Dans ce contexte socio-économique « exotique » pour nous, les corporations ne sont qu’une instance de régulation parmi d’autres. La société de corps et de privilèges dessine en effet des aires, des zones d’exercice et d’application différenciées avec aussi des surfaces sécantes de recouvrement : d’où des chocs, des contradictions, des conflits. La multiplicité des lieux et des organes producteurs de normes génère un jeu complexe, constamment contradictoire, de niveaux de régulation différents. Ainsi le règlement peut-il être royal, avec une extension régionale variable ; ou municipal, limité à la ville et à son plat pays ; mais aussi sectoriel, ou corporatif, ou limité à une seule entreprise privilégiée… La gamme est très étendue, de ces niveaux de régulation qui jouent parallèlement ou concurremment. Un seul exemple : les travaux de Steven Kaplan sur le faubourg Saint-Antoine à Paris montrent que l’opposition n’est pas aussi tranchée qu’il y paraît entre le travail juré et le travail libre, puisqu’on repère des formes de complémentarité autant que de concurrence entre ces deux secteurs45. La même constatation peut être faite dans le jeu entre le travail corporé urbain et la proto-industrie rurale46. C’est que les acteurs, précisément, jouent des dénivellations réglementaires, des discordances entre des zones où s’appliquent des normes différentes. La règle ne fonde-t-elle pas l’intérêt de la fraude ? Il faut que la règle existe quelque part, pour qu’il y ait un bénéfice à la contourner.

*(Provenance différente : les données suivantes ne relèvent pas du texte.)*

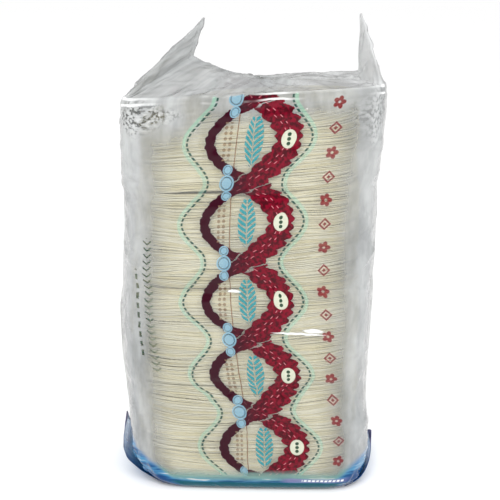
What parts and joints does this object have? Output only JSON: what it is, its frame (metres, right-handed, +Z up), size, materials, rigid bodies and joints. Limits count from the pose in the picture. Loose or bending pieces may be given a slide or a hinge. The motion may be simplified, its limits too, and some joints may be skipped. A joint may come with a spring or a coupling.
{
  "type": "bag of mung bean vermicelli",
  "caption": "Clear printed film bag packed with hanks of dry mung bean vermicelli, standing on its flat bottom, with an upright ear of film at each end of its top seal.",
  "frame": {"origin": "on the flat bottom that the pack stands on, under the middle of the pack's top fold", "axes": "+Z up, the printed front faces -Y, +X to the right when looking at the front"},
  "size_m": [0.1913, 0.09, 0.36],
  "materials": {
    "film": "clear soft film, lightly creased, with a printed column down the front and a blue band round the bottom",
    "noodles": "dry, faintly glassy cream strands"
  },
  "bodies": {
    "root": {"vermicelli_bag": "film"}
  },
  "joints": []
}
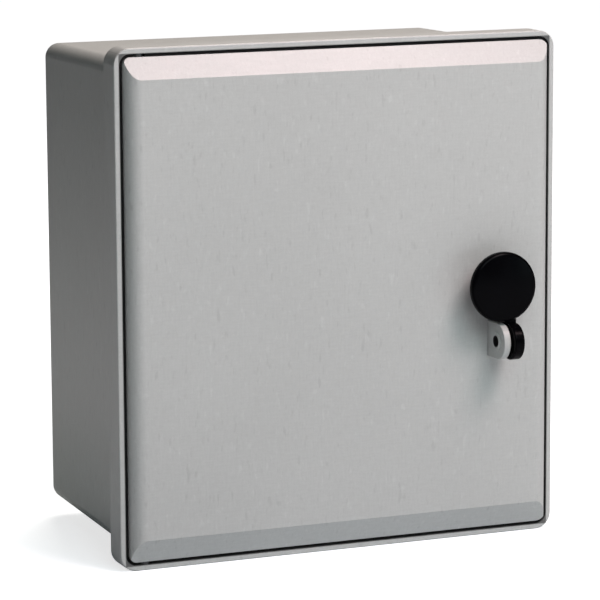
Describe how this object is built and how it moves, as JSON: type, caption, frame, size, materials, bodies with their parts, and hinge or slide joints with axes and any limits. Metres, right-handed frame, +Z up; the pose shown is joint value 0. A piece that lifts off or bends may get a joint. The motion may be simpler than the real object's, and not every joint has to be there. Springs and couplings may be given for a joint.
{
  "type": "electric meter box",
  "caption": "Wall-mounted moulded meter enclosure with a side-hinged bevelled door, a quarter-turn knob lock and a padlock lug, for an electricity meter.",
  "frame": {"origin": "centre of the flat back face that stands against the wall", "axes": "+X to the right as seen from the front, +Y into the wall, +Z up; the door faces -Y and its hinge is on the left"},
  "size_m": [0.356, 0.249, 0.39],
  "materials": {
    "grey_moulding": "fine moulded glass-fibre polyester, satin",
    "black_knob": "glossy moulded plastic",
    "black_plastic": "moulded plastic",
    "seal_rubber": "soft moulded rubber",
    "grommet_rubber": "smooth rubber",
    "pin_steel": "turned stainless steel",
    "zinc_steel": "bright zinc plate",
    "board_laminate": "phenolic laminate board",
    "insert_brass": "turned brass",
    "stop_plastic": "moulded plastic",
    "nylon": "moulded nylon"
  },
  "bodies": {
    "enclosure": {"body_shell": "grey_moulding", "meter_board": "board_laminate", "board_inserts": "insert_brass", "board_washers": "zinc_steel", "board_screws": "zinc_steel", "din_rail": "zinc_steel", "rail_screws": "zinc_steel", "rail_nuts": "zinc_steel", "rail_end_stops": "stop_plastic", "cable_grommets": "grommet_rubber"},
    "door": {"door_shell": "grey_moulding", "door_gasket": "seal_rubber", "door_edge_seal": "seal_rubber", "hinge_pin_upper": "pin_steel", "hinge_pin_lower": "pin_steel", "hinge_washers": "nylon", "lock_bushing": "black_plastic", "lock_seal": "seal_rubber", "lock_nut": "zinc_steel", "padlock_lug": "grey_moulding"},
    "knob": {"lock_knob": "black_knob", "lock_spindle": "pin_steel", "latch_cam": "zinc_steel", "cam_washer": "zinc_steel", "cam_screw": "zinc_steel"}
  },
  "joints": [
    {"name": "door_hinge", "type": "hinge", "parent": "enclosure", "child": "door", "pos_m": [-0.1583, -0.1995, 0], "axis": [0, 0, -1], "range_deg": [0, 95]},
    {"name": "knob_turn", "type": "hinge", "parent": "door", "child": "knob", "pos_m": [0.121, -0.214, 0.0045], "axis": [0, -1, 0], "range_deg": [0, 90]}
  ]
}
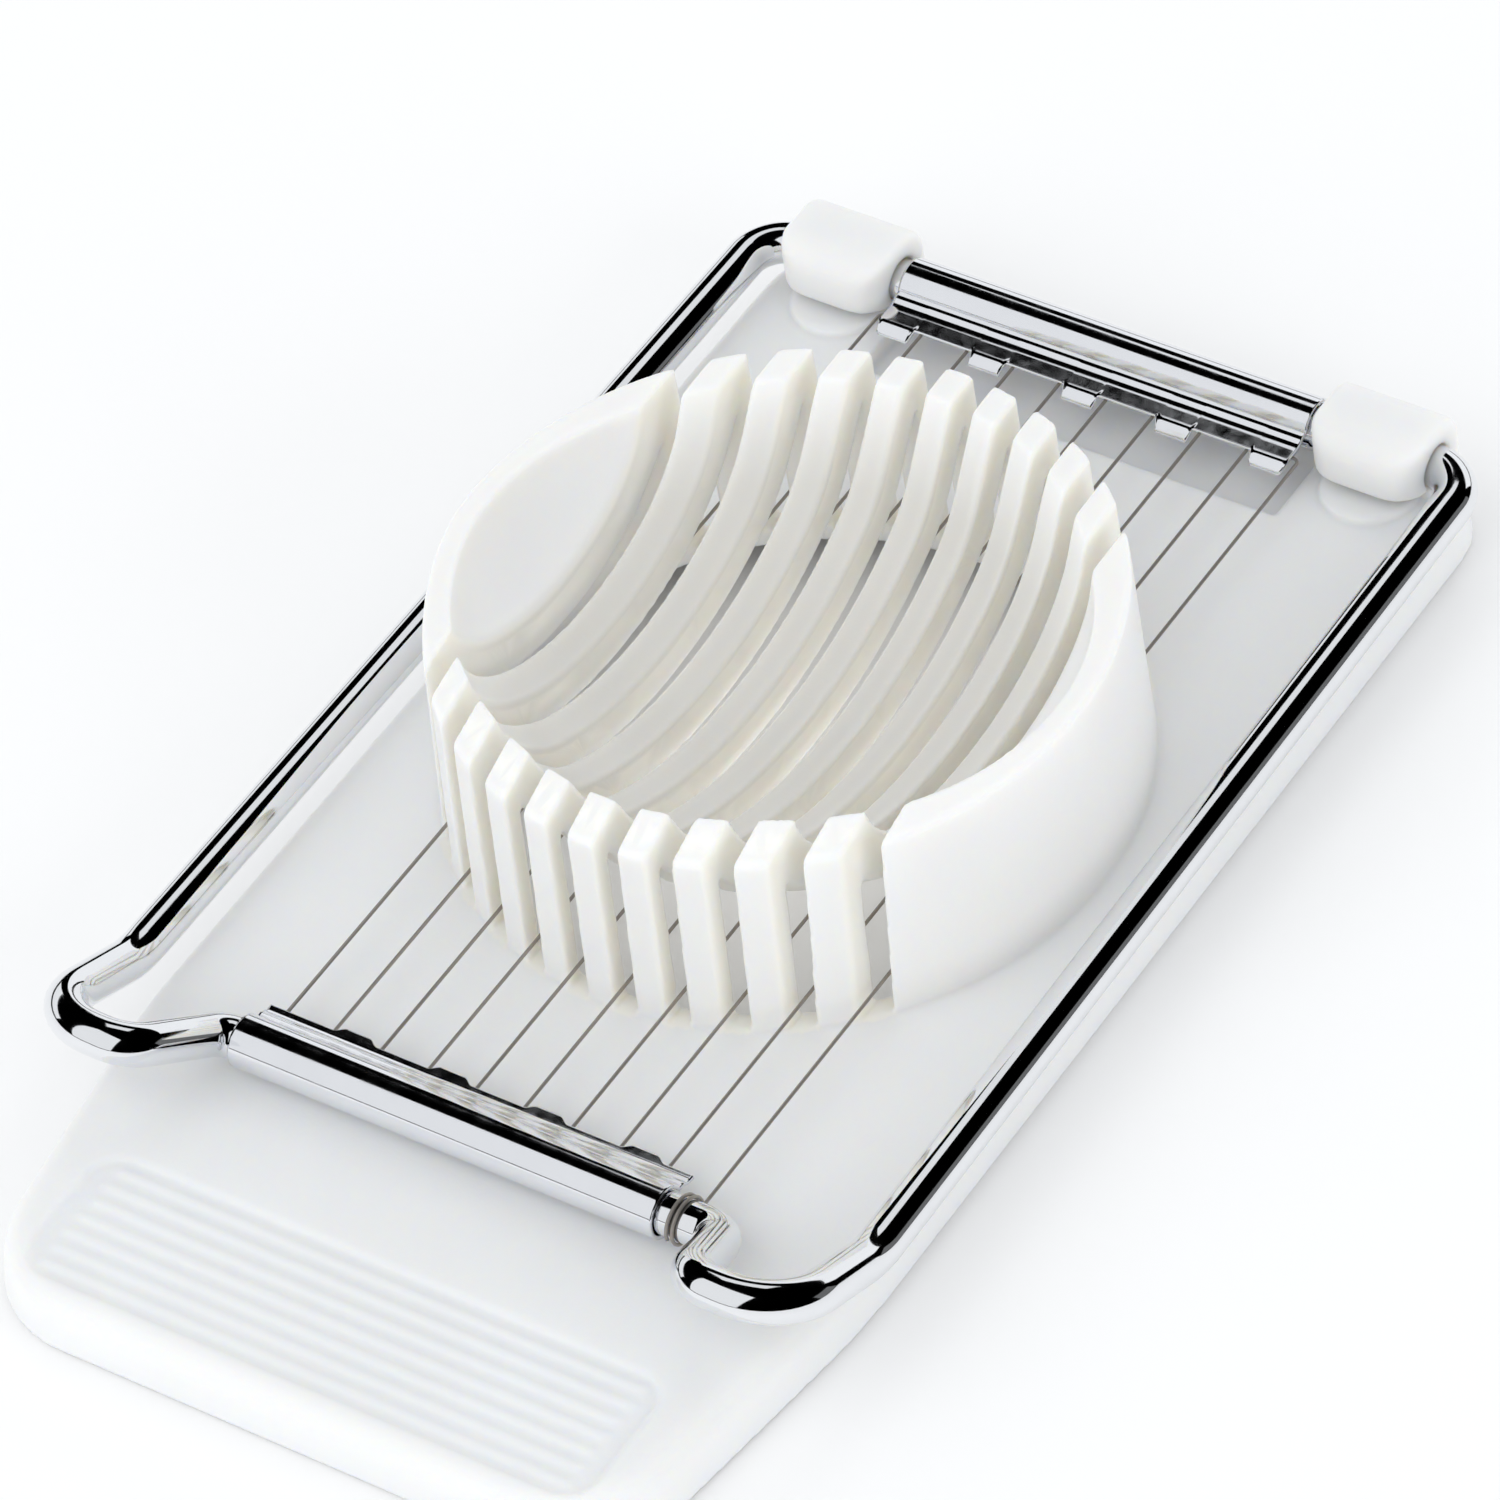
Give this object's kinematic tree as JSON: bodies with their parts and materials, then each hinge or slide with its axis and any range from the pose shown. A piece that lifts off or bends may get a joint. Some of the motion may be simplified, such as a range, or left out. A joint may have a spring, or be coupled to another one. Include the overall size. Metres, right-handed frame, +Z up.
{
  "type": "egg slicer",
  "caption": "Egg slicer: a slotted egg cradle on a flat plastic base, with a hinged chromed frame whose cutting wires swing down through the slots.",
  "frame": {"origin": "middle of the base's length and width, on the table it stands on", "axes": "+X across the slicer, to the right seen from the grip end; +Y from the grip end to the hinge; +Z up"},
  "size_m": [0.081, 0.1424, 0.0265],
  "materials": {
    "white_plastic": "white moulded plastic, satin",
    "chromed_rod": "chromed steel rod",
    "chromed_strip": "chromed rolled sheet",
    "steel_wire": "drawn stainless wire"
  },
  "bodies": {
    "base": {"base_moulding": "white_plastic"},
    "wire_frame": {"bow_rod": "chromed_rod", "front_strip": "chromed_strip", "rear_strip": "chromed_strip", "cutting_wire_01": "steel_wire", "cutting_wire_02": "steel_wire", "cutting_wire_03": "steel_wire", "cutting_wire_04": "steel_wire", "cutting_wire_05": "steel_wire", "cutting_wire_06": "steel_wire", "cutting_wire_07": "steel_wire", "cutting_wire_08": "steel_wire", "cutting_wire_09": "steel_wire", "cutting_wire_10": "steel_wire", "rear_wire_turn_1": "steel_wire", "rear_wire_turn_2": "steel_wire", "rear_wire_turn_3": "steel_wire", "rear_wire_turn_4": "steel_wire", "rear_wire_turn_5": "steel_wire", "front_wire_turn_1": "steel_wire", "front_wire_turn_2": "steel_wire", "front_wire_turn_3": "steel_wire", "front_wire_turn_4": "steel_wire", "wire_end_left": "steel_wire", "wire_end_right": "steel_wire"}
  },
  "joints": [
    {"name": "frame_hinge", "type": "hinge", "parent": "base", "child": "wire_frame", "pos_m": [0, 0.06675, 0.0083], "axis": [-1, 0, 0], "range_deg": [0, 110]}
  ]
}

De sorte que, pour reprendre cet exemple, le travail libre est moins l’alternative que l’autre face d’une même organisation de la production : les fabrications dites libres des campagnes environnantes ne sont quelquefois pas moins réglementées que celles des villes, mais les règles sont différentes, et les négociants sont en fait heureux de pouvoir jouer sur cette dualité, aussi longtemps qu’ils en tirent profit en la maîtrisant. Tout cela, ensemble, forme système : on peut alors parler d’un fonctionnement par les chocs et le désordre, dans lequel les acteurs maîtres du jeu utilisent toute la palette des règles existantes. On ne saurait trop insister sur les effets de ces dénivellations institutionnelles et réglementaires, sur les discordances entre les différentes aires d’application de normes variées.